Data lines:
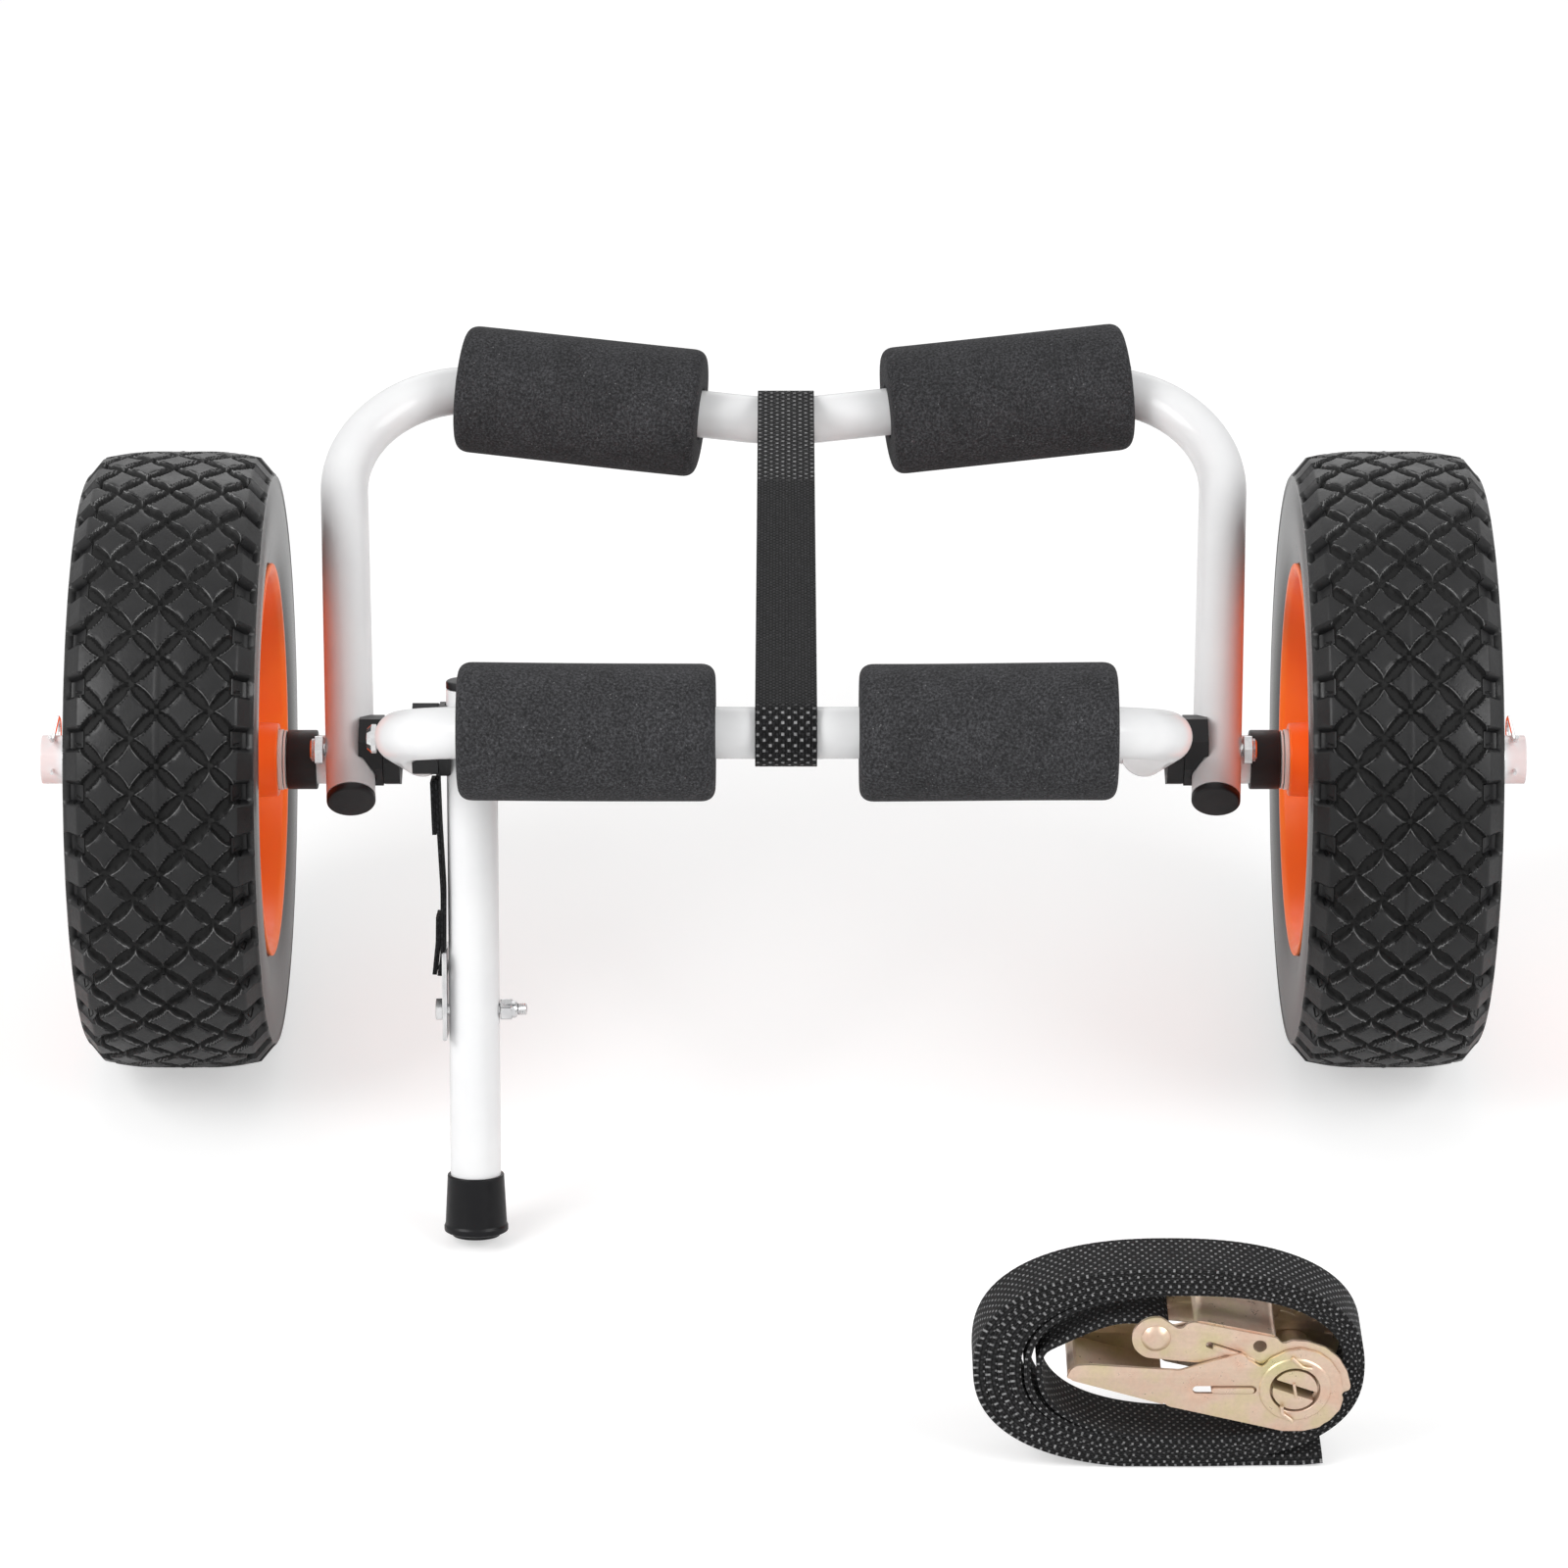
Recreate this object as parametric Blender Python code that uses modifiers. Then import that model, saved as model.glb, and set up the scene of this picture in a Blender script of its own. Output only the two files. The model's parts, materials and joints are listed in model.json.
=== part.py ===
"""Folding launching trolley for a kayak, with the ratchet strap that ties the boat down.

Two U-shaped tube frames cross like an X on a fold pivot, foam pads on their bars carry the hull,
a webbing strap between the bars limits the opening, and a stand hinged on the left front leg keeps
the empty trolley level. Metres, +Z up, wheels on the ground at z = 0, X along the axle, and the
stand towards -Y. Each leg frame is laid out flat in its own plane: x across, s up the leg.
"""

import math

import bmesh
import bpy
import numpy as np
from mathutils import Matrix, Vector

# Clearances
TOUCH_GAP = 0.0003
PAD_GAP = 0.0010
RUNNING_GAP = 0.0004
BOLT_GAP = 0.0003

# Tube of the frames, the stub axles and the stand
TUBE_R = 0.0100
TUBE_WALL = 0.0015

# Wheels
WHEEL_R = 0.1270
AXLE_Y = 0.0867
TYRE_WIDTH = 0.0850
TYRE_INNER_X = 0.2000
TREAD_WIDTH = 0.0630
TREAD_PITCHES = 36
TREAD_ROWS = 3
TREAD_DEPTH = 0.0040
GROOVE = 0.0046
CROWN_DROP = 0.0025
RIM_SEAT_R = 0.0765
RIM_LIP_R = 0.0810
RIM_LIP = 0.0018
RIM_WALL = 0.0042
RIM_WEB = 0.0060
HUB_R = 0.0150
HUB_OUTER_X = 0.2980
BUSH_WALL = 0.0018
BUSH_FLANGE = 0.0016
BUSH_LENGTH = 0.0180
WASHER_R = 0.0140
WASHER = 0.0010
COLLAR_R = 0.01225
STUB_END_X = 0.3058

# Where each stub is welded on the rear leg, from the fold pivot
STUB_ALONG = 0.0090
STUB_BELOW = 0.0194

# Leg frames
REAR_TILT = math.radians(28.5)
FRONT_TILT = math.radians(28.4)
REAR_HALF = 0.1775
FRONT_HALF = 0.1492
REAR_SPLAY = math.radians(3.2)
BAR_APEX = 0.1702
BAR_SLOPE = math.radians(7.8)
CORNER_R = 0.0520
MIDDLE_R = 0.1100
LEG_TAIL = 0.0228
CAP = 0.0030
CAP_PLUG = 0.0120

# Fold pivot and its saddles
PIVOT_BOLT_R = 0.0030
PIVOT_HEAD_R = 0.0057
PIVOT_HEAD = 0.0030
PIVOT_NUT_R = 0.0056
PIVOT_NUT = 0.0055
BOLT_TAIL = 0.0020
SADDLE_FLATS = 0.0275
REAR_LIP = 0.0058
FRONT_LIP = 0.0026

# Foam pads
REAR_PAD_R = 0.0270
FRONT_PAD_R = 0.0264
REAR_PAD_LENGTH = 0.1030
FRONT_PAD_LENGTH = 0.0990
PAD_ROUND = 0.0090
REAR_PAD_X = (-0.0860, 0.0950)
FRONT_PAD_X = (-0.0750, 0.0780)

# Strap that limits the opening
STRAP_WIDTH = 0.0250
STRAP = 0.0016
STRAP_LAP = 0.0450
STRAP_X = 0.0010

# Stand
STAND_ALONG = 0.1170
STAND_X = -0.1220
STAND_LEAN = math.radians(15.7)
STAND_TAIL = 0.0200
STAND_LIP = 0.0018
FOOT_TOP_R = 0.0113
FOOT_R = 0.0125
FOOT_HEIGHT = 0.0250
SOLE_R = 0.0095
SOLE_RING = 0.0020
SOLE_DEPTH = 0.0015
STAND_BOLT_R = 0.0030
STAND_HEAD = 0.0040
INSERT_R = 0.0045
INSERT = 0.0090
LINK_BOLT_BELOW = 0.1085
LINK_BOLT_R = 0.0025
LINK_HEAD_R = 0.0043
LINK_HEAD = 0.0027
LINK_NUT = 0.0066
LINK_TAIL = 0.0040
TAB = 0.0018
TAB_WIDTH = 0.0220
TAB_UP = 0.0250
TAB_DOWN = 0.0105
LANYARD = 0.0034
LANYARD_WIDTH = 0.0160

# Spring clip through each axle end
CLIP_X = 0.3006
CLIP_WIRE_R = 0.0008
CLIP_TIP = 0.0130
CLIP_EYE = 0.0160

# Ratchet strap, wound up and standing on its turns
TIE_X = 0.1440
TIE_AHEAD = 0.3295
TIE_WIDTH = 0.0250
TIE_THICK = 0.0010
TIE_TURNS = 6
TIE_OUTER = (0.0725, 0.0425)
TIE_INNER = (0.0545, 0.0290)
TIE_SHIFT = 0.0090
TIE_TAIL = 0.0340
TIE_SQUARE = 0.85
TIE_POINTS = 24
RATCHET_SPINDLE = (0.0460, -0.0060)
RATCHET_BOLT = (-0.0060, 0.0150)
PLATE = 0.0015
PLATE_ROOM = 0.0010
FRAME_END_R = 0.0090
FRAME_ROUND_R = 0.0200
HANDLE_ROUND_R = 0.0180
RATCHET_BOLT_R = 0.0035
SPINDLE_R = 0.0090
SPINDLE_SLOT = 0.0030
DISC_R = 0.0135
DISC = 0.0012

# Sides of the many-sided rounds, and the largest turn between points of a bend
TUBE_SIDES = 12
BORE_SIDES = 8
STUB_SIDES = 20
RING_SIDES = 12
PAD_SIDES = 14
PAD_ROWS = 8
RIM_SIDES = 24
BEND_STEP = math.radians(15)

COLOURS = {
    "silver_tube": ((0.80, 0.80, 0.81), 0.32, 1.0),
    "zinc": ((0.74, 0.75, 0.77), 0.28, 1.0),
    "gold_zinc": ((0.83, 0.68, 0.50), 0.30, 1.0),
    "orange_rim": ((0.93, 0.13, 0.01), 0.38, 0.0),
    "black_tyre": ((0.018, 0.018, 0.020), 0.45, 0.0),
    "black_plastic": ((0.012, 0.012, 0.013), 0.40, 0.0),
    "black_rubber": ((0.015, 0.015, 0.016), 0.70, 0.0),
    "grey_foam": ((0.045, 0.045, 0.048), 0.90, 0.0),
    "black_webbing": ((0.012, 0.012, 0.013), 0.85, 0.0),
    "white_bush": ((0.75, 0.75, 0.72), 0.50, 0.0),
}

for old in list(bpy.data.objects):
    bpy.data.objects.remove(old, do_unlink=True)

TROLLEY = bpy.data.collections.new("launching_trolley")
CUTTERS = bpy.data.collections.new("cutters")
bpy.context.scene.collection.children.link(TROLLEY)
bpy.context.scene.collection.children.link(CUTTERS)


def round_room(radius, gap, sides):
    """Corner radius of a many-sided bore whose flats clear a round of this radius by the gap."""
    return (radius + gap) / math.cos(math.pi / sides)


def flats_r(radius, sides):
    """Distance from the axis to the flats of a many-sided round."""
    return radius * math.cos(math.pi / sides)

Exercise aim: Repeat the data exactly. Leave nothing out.

Finished exercise:
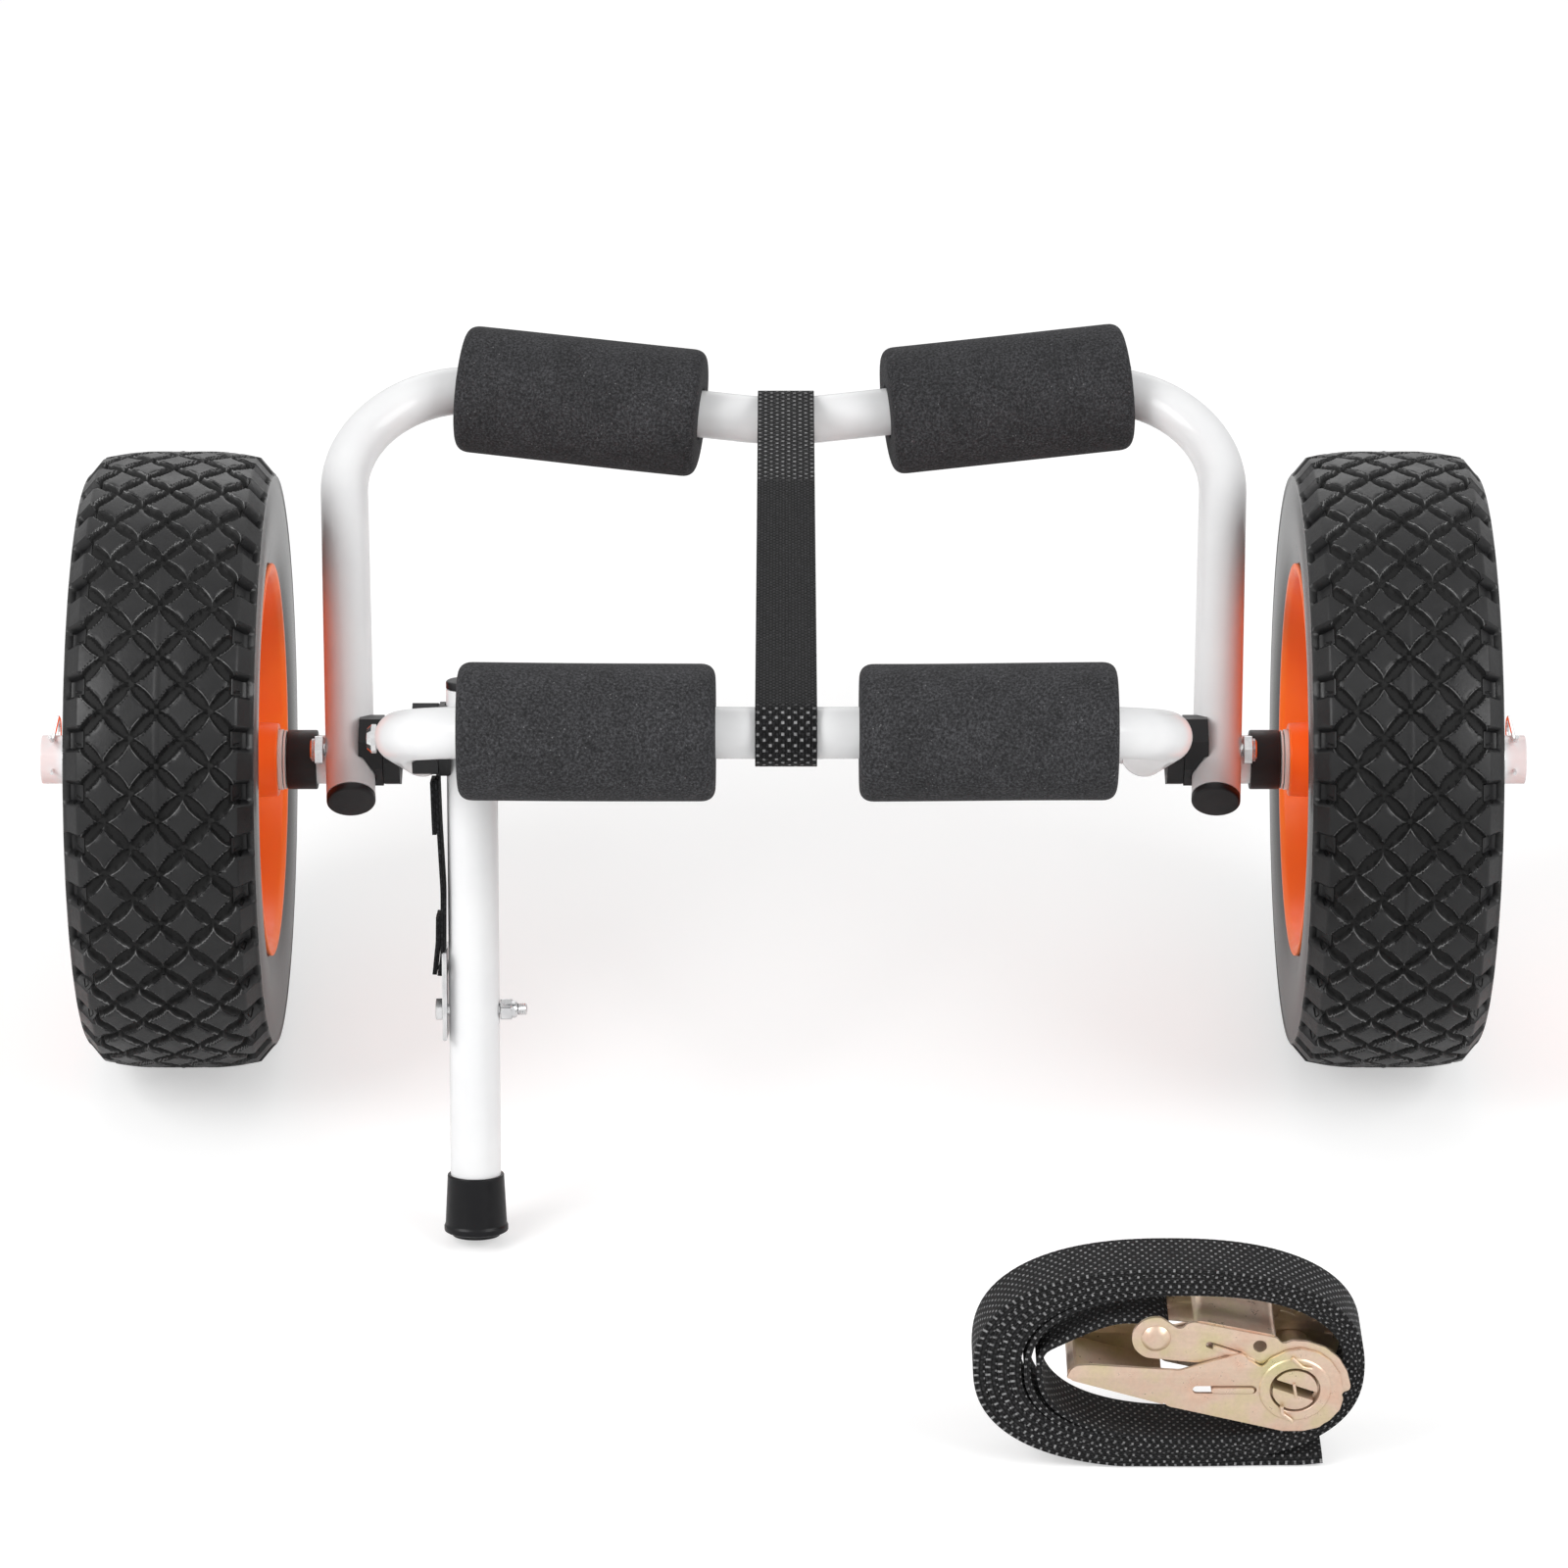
Recreate this object as parametric Blender Python code that uses modifiers. Then import that model, saved as model.glb, and set up the scene of this picture in a Blender script of its own. Output only the two files. The model's parts, materials and joints are listed in model.json.
=== part.py ===
"""Folding launching trolley for a kayak, with the ratchet strap that ties the boat down.

Two U-shaped tube frames cross like an X on a fold pivot, foam pads on their bars carry the hull,
a webbing strap between the bars limits the opening, and a stand hinged on the left front leg keeps
the empty trolley level. Metres, +Z up, wheels on the ground at z = 0, X along the axle, and the
stand towards -Y. Each leg frame is laid out flat in its own plane: x across, s up the leg.
"""

import math

import bmesh
import bpy
import numpy as np
from mathutils import Matrix, Vector

# Clearances
TOUCH_GAP = 0.0003
PAD_GAP = 0.0010
RUNNING_GAP = 0.0004
BOLT_GAP = 0.0003

# Tube of the frames, the stub axles and the stand
TUBE_R = 0.0100
TUBE_WALL = 0.0015

# Wheels
WHEEL_R = 0.1270
AXLE_Y = 0.0867
TYRE_WIDTH = 0.0850
TYRE_INNER_X = 0.2000
TREAD_WIDTH = 0.0630
TREAD_PITCHES = 36
TREAD_ROWS = 3
TREAD_DEPTH = 0.0040
GROOVE = 0.0046
CROWN_DROP = 0.0025
RIM_SEAT_R = 0.0765
RIM_LIP_R = 0.0810
RIM_LIP = 0.0018
RIM_WALL = 0.0042
RIM_WEB = 0.0060
HUB_R = 0.0150
HUB_OUTER_X = 0.2980
BUSH_WALL = 0.0018
BUSH_FLANGE = 0.0016
BUSH_LENGTH = 0.0180
WASHER_R = 0.0140
WASHER = 0.0010
COLLAR_R = 0.01225
STUB_END_X = 0.3058

# Where each stub is welded on the rear leg, from the fold pivot
STUB_ALONG = 0.0090
STUB_BELOW = 0.0194

# Leg frames
REAR_TILT = math.radians(28.5)
FRONT_TILT = math.radians(28.4)
REAR_HALF = 0.1775
FRONT_HALF = 0.1492
REAR_SPLAY = math.radians(3.2)
BAR_APEX = 0.1702
BAR_SLOPE = math.radians(7.8)
CORNER_R = 0.0520
MIDDLE_R = 0.1100
LEG_TAIL = 0.0228
CAP = 0.0030
CAP_PLUG = 0.0120

# Fold pivot and its saddles
PIVOT_BOLT_R = 0.0030
PIVOT_HEAD_R = 0.0057
PIVOT_HEAD = 0.0030
PIVOT_NUT_R = 0.0056
PIVOT_NUT = 0.0055
BOLT_TAIL = 0.0020
SADDLE_FLATS = 0.0275
REAR_LIP = 0.0058
FRONT_LIP = 0.0026

# Foam pads
REAR_PAD_R = 0.0270
FRONT_PAD_R = 0.0264
REAR_PAD_LENGTH = 0.1030
FRONT_PAD_LENGTH = 0.0990
PAD_ROUND = 0.0090
REAR_PAD_X = (-0.0860, 0.0950)
FRONT_PAD_X = (-0.0750, 0.0780)

# Strap that limits the opening
STRAP_WIDTH = 0.0250
STRAP = 0.0016
STRAP_LAP = 0.0450
STRAP_X = 0.0010

# Stand
STAND_ALONG = 0.1170
STAND_X = -0.1220
STAND_LEAN = math.radians(15.7)
STAND_TAIL = 0.0200
STAND_LIP = 0.0018
FOOT_TOP_R = 0.0113
FOOT_R = 0.0125
FOOT_HEIGHT = 0.0250
SOLE_R = 0.0095
SOLE_RING = 0.0020
SOLE_DEPTH = 0.0015
STAND_BOLT_R = 0.0030
STAND_HEAD = 0.0040
INSERT_R = 0.0045
INSERT = 0.0090
LINK_BOLT_BELOW = 0.1085
LINK_BOLT_R = 0.0025
LINK_HEAD_R = 0.0043
LINK_HEAD = 0.0027
LINK_NUT = 0.0066
LINK_TAIL = 0.0040
TAB = 0.0018
TAB_WIDTH = 0.0220
TAB_UP = 0.0250
TAB_DOWN = 0.0105
LANYARD = 0.0034
LANYARD_WIDTH = 0.0160

# Spring clip through each axle end
CLIP_X = 0.3006
CLIP_WIRE_R = 0.0008
CLIP_TIP = 0.0130
CLIP_EYE = 0.0160

# Ratchet strap, wound up and standing on its turns
TIE_X = 0.1440
TIE_AHEAD = 0.3295
TIE_WIDTH = 0.0250
TIE_THICK = 0.0010
TIE_TURNS = 6
TIE_OUTER = (0.0725, 0.0425)
TIE_INNER = (0.0545, 0.0290)
TIE_SHIFT = 0.0090
TIE_TAIL = 0.0340
TIE_SQUARE = 0.85
TIE_POINTS = 24
RATCHET_SPINDLE = (0.0460, -0.0060)
RATCHET_BOLT = (-0.0060, 0.0150)
PLATE = 0.0015
PLATE_ROOM = 0.0010
FRAME_END_R = 0.0090
FRAME_ROUND_R = 0.0200
HANDLE_ROUND_R = 0.0180
RATCHET_BOLT_R = 0.0035
SPINDLE_R = 0.0090
SPINDLE_SLOT = 0.0030
DISC_R = 0.0135
DISC = 0.0012

# Sides of the many-sided rounds, and the largest turn between points of a bend
TUBE_SIDES = 12
BORE_SIDES = 8
STUB_SIDES = 20
RING_SIDES = 12
PAD_SIDES = 14
PAD_ROWS = 8
RIM_SIDES = 24
BEND_STEP = math.radians(15)

COLOURS = {
    "silver_tube": ((0.80, 0.80, 0.81), 0.32, 1.0),
    "zinc": ((0.74, 0.75, 0.77), 0.28, 1.0),
    "gold_zinc": ((0.83, 0.68, 0.50), 0.30, 1.0),
    "orange_rim": ((0.93, 0.13, 0.01), 0.38, 0.0),
    "black_tyre": ((0.018, 0.018, 0.020), 0.45, 0.0),
    "black_plastic": ((0.012, 0.012, 0.013), 0.40, 0.0),
    "black_rubber": ((0.015, 0.015, 0.016), 0.70, 0.0),
    "grey_foam": ((0.045, 0.045, 0.048), 0.90, 0.0),
    "black_webbing": ((0.012, 0.012, 0.013), 0.85, 0.0),
    "white_bush": ((0.75, 0.75, 0.72), 0.50, 0.0),
}

for old in list(bpy.data.objects):
    bpy.data.objects.remove(old, do_unlink=True)

TROLLEY = bpy.data.collections.new("launching_trolley")
CUTTERS = bpy.data.collections.new("cutters")
bpy.context.scene.collection.children.link(TROLLEY)
bpy.context.scene.collection.children.link(CUTTERS)


def round_room(radius, gap, sides):
    """Corner radius of a many-sided bore whose flats clear a round of this radius by the gap."""
    return (radius + gap) / math.cos(math.pi / sides)


def flats_r(radius, sides):
    """Distance from the axis to the flats of a many-sided round."""
    return radius * math.cos(math.pi / sides)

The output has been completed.